Token Probability Distribution Analysis

The authors analyze the token probability distributions before and after fine-tuning with DFT, SFT, and RL methods. SFT uniformly increases token probabilities, tightly fitting the training data. In contrast, DFT produces a bimodal distribution, boosting probabilities for some tokens while suppressing others, particularly grammatical or connective words. This suggests that robust generalization may require deprioritizing tokens with low semantic content.

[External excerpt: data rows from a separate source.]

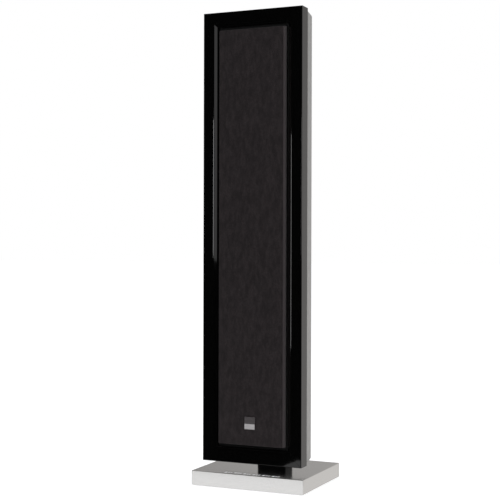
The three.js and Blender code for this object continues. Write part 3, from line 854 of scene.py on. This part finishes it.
def rear_shell():
    """The shell: its outer form, with the inner form, an opening and screw sinks cut out of it."""
    outer = [(SHELL_FRONT, 0.35, 4.2), (34.6, 0.05, 4.5), (35.2, 0, 4.6), (60, 0, 6)]
    rings = [shell_ring(*values) for values in (*outer, (SHELL_ROUND_START, 0, 7.4))]
    for k in range(1, 9):
        angle = k / 8 * math.pi / 2
        inset = 6 * (1 - math.cos(angle))
        depth = SHELL_ROUND_START + (SHELL_BACK - SHELL_ROUND_START) * math.sin(angle)
        rings.append(shell_ring(depth, inset, max(7.4 - inset * 0.5, 3)))
    shell = loft("silver_rear_shell", rings, "shell")

    inner = [(30, 0, 3.2), (60, 0, 3.2), (87.5, 0, 4), (89, 1.5, 3)]
    rings = [shell_ring(depth, SHELL_WALL + inset, radius) for depth, inset, radius in inner]
    low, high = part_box("terminal_panel")
    lip = 4.7 * MM
    opening = cutter_box(
        (low.x + lip, FRONT_Y + 80 * MM, low.z + lip),
        (high.x - lip, FRONT_Y + 100 * MM, high.z - lip),
        3,
    )
    centres = [(x * MM, CABINET_Z + z * MM) for z in SHELL_SCREW_HEIGHTS for x in (-94, 94)]
    sinks = [bore(4.2, SHELL_SINK_FLOOR, 95, centre, 32) for centre in centres]
    carve(shell, [loft("cutter", rings, "steel"), opening, *sinks])
    settle(shell, "speaker", "rear_shell")

    places = [(x, FRONT_Y + SHELL_SINK_FLOOR * MM, z) for x, z in centres]
    screws("shell_screws", places, (0, 1, 0), 3.7, 1.2)


def gasket():
    """The foam strip between baffle and shell: a rounded bar bent round the cabinet."""
    low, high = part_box("baffle_gasket")
    middle_z = (low.z + high.z) / 2
    half_x, half_z = high.x, (high.z - low.z) / 2
    width, depth = 3 * MM, high.y - low.y
    rings = []
    for inward, back in softened([(0, 0), (width, 0), (width, depth), (0, depth)], 0.8 * MM, 3):
        corner = max(4 * MM - inward, 1 * MM)
        points = rounded_rectangle(half_x - inward, half_z - inward, corner, 5)
        rings.append([Vector((x, low.y + back, middle_z + z)) for x, z in points])
    strip = loft("foam_gasket", rings, "foam", "speaker", "baffle_gasket", "foam", closed=True)


def damping_pad():
    """A wadding pad on the shell's back: egg-crate bumps on the front, flat behind."""
    low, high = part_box("damping_pad")
    columns, rows, step = WADDING_COLUMNS, WADDING_ROWS, WADDING_ROWS + 1
    turns = 2 * math.pi / WADDING_PITCH
    bm = bmesh.new()
    front, back = [], []
    for i in range(columns + 1):
        x = low.x + (high.x - low.x) * i / columns
        for j in range(rows + 1):
            z = low.z + (high.z - low.z) * j / rows
            swell = min(1.0, min(i, columns - i, j, rows - j) / 3)
            wave = 0.5 + 0.5 * math.sin(turns * x) * math.sin(turns * z)
            y = high.y - (high.y - low.y) * swell * (0.45 + 0.5 * wave)
            front.append(bm.verts.new((x, min(y, high.y - 0.5 * MM), z)))
            back.append(bm.verts.new((x, high.y, z)))
    for i in range(columns):
        for j in range(rows):
            a = i * step + j
            bm.faces.new((front[a], front[a + step], front[a + step + 1], front[a + 1]))
            bm.faces.new((back[a], back[a + 1], back[a + step + 1], back[a + step]))
    border = list(range(step))
    border += [i * step + rows for i in range(1, columns + 1)]
    border += [columns * step + j for j in range(rows - 1, -1, -1)]
    border += [i * step for i in range(columns - 1, 0, -1)]
    for a, b in zip(border, border[1:] + border[:1], strict=True):
        bm.faces.new((front[a], front[b], back[b], back[a]))
    pad = made_object("wadding_pad", bm, "foam", "speaker", "damping_pad", 60)


# ---- drivers -------------------------------------------------------------------------------------

# (radius, depth) in mm.
BASKET_OUTLINE = (
    (66.4, 15.5), (74, 15.5), (74, 19.5), (63, 19.5), (40.3, 49), (39, 53),
    (19, 53), (19, 50), (36.5, 50), (60.2, 17.9), (66.4, 17.9),
)
POLE_OUTLINE = ((0, 53.5), (11.7, 53.5), (11.7, 72), (33, 72), (33, 78), (4, 78), (4, 76), (0, 76))


def cone_driver(name):
    centre = centre_of(f"{name}_basket")
    moving = f"{name}_diaphragm"
    chassis(name, centre)
    magnet_system(name, centre)
    diaphragm(name, centre, moving)
    roll_surround(name, centre, moving)
    spider(name, centre, moving)


def chassis(name, centre):
    """The cast basket: a flange with eight screws, a conical wall with six windows, a rear ring."""
    basket = lathe(f"{name}_chassis", softened(BASKET_OUTLINE, 0.7, 3), "cast", None, centre)
    slots = []
    for k in range(3):
        low = (-13 * MM, FRONT_Y + 26 * MM, -90 * MM)
        high = (13 * MM, FRONT_Y + 45.5 * MM, 90 * MM)
        slot = cutter_box(low, high, 5, "Z")
        slot.data.transform(Matrix.Rotation(math.radians(60 * k + 30), 4, "Y"))
        slot.data.transform(Matrix.Translation((centre[0], 0, centre[1])))
        slots.append(slot)
    carve(basket, slots)
    settle(basket, "speaker", f"{name}_basket")
    screws(f"{name}_screws", ring_places(centre, 70.2, 15.5, 8, 22.5), (0, -1, 0), 2.3, 0.9)


def ring_places(centre, radius, depth, count, start_deg):
    """Points spaced evenly on a circle at a depth, with the first one at the given angle."""
    places = []
    for k in range(count):
        angle = math.radians(start_deg + 360 * k / count)
        x = centre[0] + radius * MM * math.cos(angle)
        z = centre[1] + radius * MM * math.sin(angle)
        places.append((x, FRONT_Y + depth * MM, z))
    return places


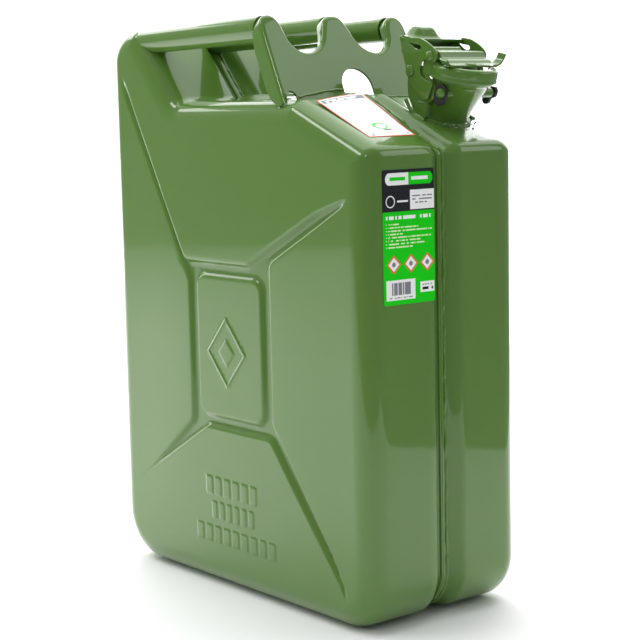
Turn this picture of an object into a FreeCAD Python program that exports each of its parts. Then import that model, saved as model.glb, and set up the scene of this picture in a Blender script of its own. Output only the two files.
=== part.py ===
import FreeCAD, Part
import math
import os
from FreeCAD import Placement, Rotation, Vector

# Twenty litre pressed steel fuel can, upright: +X towards the filler, +Z up,
# origin at the middle of the footprint. All lengths are in millimetres.

PARAMETERS = [
    ("body_length", 345.0, "rear face to front face"),
    ("body_half_width", 80.0, "seam plane to broad side"),
    ("body_height", 467.0, "base to top of the rear hump"),
    ("sheet_wall", 0.9, "pressed sheet thickness"),
    ("side_rounding", 20.0, "rounding between broad side and edge faces"),
    ("rear_base_radius", 45.0, "profile radius, rear foot"),
    ("front_base_radius", 38.0, "profile radius, front foot"),
    ("rear_top_radius", 30.0, "profile radius, rear top"),
    ("shoulder_front_height", 367.0, "top of the front face"),
    ("shoulder_crest_x", 84.0, "where the shoulder slope starts"),
    ("recess_floor_height", 404.0, "floor of the hand recess"),
    ("recess_rear_x", -75.0, "foot of the hump slope"),
    ("hump_peak_x", -130.0, "top of the hump slope"),
    ("seam_half_width", 9.0, "half width of the seam groove"),
    ("seam_depth", 5.0, "depth of the seam groove"),
    ("weld_half_width", 1.2, "half width of the seam weld"),
    ("channel_depth", 3.5, "depth of the pressed cross"),
    ("panel_half_length", 43.0, "half length of the centre panel"),
    ("panel_low", 148.0, "lower edge of the centre panel"),
    ("panel_high", 260.5, "upper edge of the centre panel"),
    ("channel_width", 14.0, "width of the channel around it"),
    ("grip_radius", 10.5, "outer radius of a handle tube"),
    ("grip_wall", 1.5, "wall of a handle tube"),
    ("grip_spacing", 64.0, "middle tube to outer tube"),
    ("grip_height", 455.0, "height of the tube axes at their rear end"),
    ("grip_rise", 1.3, "upward slope of the tubes in degrees"),
    ("grip_rear_x", -150.0, "rear end of a tube before it is mitred"),
    ("grip_front_x", 36.0, "front end of a tube"),
    ("support_foot_x", 71.0, "foot of the handle support"),
    ("support_top_x", 41.0, "top of the handle support"),
    ("support_top_height", 470.0, "top of the support lobes"),
    ("support_thickness", 2.0, "sheet of the handle support"),
    ("support_half_width", 75.0, "half width of the handle support"),
    ("arch_offset", 4.0, "arch in the support to seam plane"),
    ("arch_radius", 15.5, "radius of the arch over the seam"),
    ("neck_offset", 45.0, "neck axis to seam plane"),
    ("neck_base_x", 121.0, "neck centre on the shoulder"),
    ("neck_base_radius", 20.0, "neck radius on the shoulder"),
    ("neck_top_radius", 22.8, "neck radius under the rim"),
    ("neck_wall", 1.6, "neck wall"),
    ("rim_radius", 24.2, "outer radius of the mouth rim"),
    ("mouth_x", 146.0, "mouth centre"),
    ("mouth_height", 416.7, "mouth centre"),
    ("mouth_tilt", 12.0, "forward tilt of the mouth in degrees"),
    ("cap_radius", 26.5, "outer radius of the cap"),
    ("cap_height", 11.0, "height of the cap"),
    ("cap_wall", 1.7, "sheet of the cap"),
    ("cheek_inner", 25.1, "axis to inner face of a lever cheek"),
    ("cheek_thickness", 1.8, "sheet of the lever"),
    ("ear_inner", 22.8, "axis to inner face of a bracket ear"),
    ("ear_thickness", 1.8, "sheet of the bracket"),
    ("hinge_p", -31.8, "hinge axis behind the mouth centre"),
    ("hinge_s", 0.7, "hinge axis above the mouth plane"),
    ("hinge_radius", 2.5, "hinge pin radius"),
    ("pivot_p", -11.4, "cap pivot behind the mouth centre"),
    ("pivot_s", 15.9, "cap pivot above the mouth plane"),
    ("pivot_radius", 2.2, "cap rivet radius"),
    ("stud_p", 4.7, "latch stud ahead of the mouth centre"),
    ("stud_s", -9.9, "latch stud below the mouth plane"),
    ("stud_radius", 3.8, "latch stud radius"),
    ("label_thickness", 0.25, "printed film"),
    ("front_label_width", 51.0, "front label, across"),
    ("front_label_height", 100.0, "front label, up"),
    ("front_label_base", 251.5, "front label, lower edge"),
    ("front_label_near", -62.5, "front label, outer edge"),
    ("top_label_length", 67.0, "shoulder label, down the slope"),
    ("top_label_width", 46.0, "shoulder label, across"),
    ("running_gap", 0.08, "radial play of a pin in its hole"),
]

doc = FreeCAD.newDocument("fuel_can")
sheet = doc.addObject("Spreadsheet::Sheet", "dims")
for row, (name, value, note) in enumerate(PARAMETERS, start=1):
    sheet.set(f"A{row}", name)
    sheet.set(f"B{row}", str(value))
    sheet.set(f"C{row}", note)
    sheet.setAlias(f"B{row}", name)
doc.recompute()


def dim(name):
    """Value of one driving dimension."""
    return float(sheet.get(name))


def add_feature(label, shape, placement=None):
    """A sub-part whose shape follows the sheet through the functions below."""
    feature = doc.addObject("Part::Feature", label)
    feature.Label = label
    feature.Shape = shape
    if placement is not None:
        feature.Placement = placement
    return feature


# ---------------------------------------------------------------- outline

def outline_corners():
    """Side profile of the can as corners (x, z, radius), anticlockwise."""
    half = dim("body_length") / 2
    return [
        (-half, 0.0, dim("rear_base_radius")),
        (half, 0.0, dim("front_base_radius")),
        (half, dim("shoulder_front_height"), 12.0),
        (dim("shoulder_crest_x"), dim("recess_floor_height"), 14.0),
        (dim("recess_rear_x"), dim("recess_floor_height"), 14.0),
        (dim("hump_peak_x"), dim("body_height"), 12.0),
        (-half, dim("body_height"), dim("rear_top_radius")),
    ]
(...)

Figure 2: Token probability distributions on the training set before training and after fine-tuning with DFT, SFT, and various RL methods including DPO, PPO, and GRPO. A logarithmic scale is used on the y-axis to improve visualization clarity.

Hyperparameter Ablation

Ablation studies on learning rate and batch size confirm that DFT consistently outperforms SFT across all configurations. Both methods are sensitive to learning rate, with intermediate values yielding the best results, but batch size has minimal impact on final accuracy.

Figure 3: Ablation paper of training hyper-parameters, learning rates and batch size, for DFT and SFT on Qwen2.5-Math-1.5B model.

Implementation and Practical Considerations

DFT is straightforward to implement: simply multiply the token-level cross-entropy loss by the model's token probability, with a stop-gradient to prevent bias. This modification is computationally efficient and does not require additional sampling, reward models, or reference policies. DFT is robust to hyperparameter choices and scales well across model sizes and dataset sizes. The method is particularly advantageous in settings where only positive expert demonstrations are available and RL is impractical due to resource constraints or lack of reward signals.

Implications and Future Directions

Theoretically, this work clarifies the connection between SFT and RL, pinpointing the source of SFT's generalization gap and providing a principled solution. Practically, DFT offers a scalable, efficient alternative to RL-based fine-tuning, with strong empirical performance on mathematical reasoning tasks. The findings suggest that dynamic reweighting can mitigate overfitting and improve generalization in LLMs, potentially extending to other domains such as code generation, commonsense QA, and multimodal tasks. Future work should explore DFT's applicability to larger models and diverse datasets, as well as its integration with hybrid SFT-RL pipelines.

Conclusion

This paper provides a rigorous theoretical foundation for understanding the limitations of SFT in LLMs and introduces Dynamic Fine-Tuning as a simple, effective remedy. By rectifying the implicit reward structure of SFT, DFT stabilizes optimization and substantially improves generalization, outperforming both standard SFT and RL-based methods in challenging mathematical reasoning tasks. The approach is easy to implement, computationally efficient, and robust across models and datasets, making it a practical solution for LLM alignment in resource-constrained or feedback-limited scenarios. The insights and methodology presented here have significant implications for the future development of scalable, generalizable LLMs.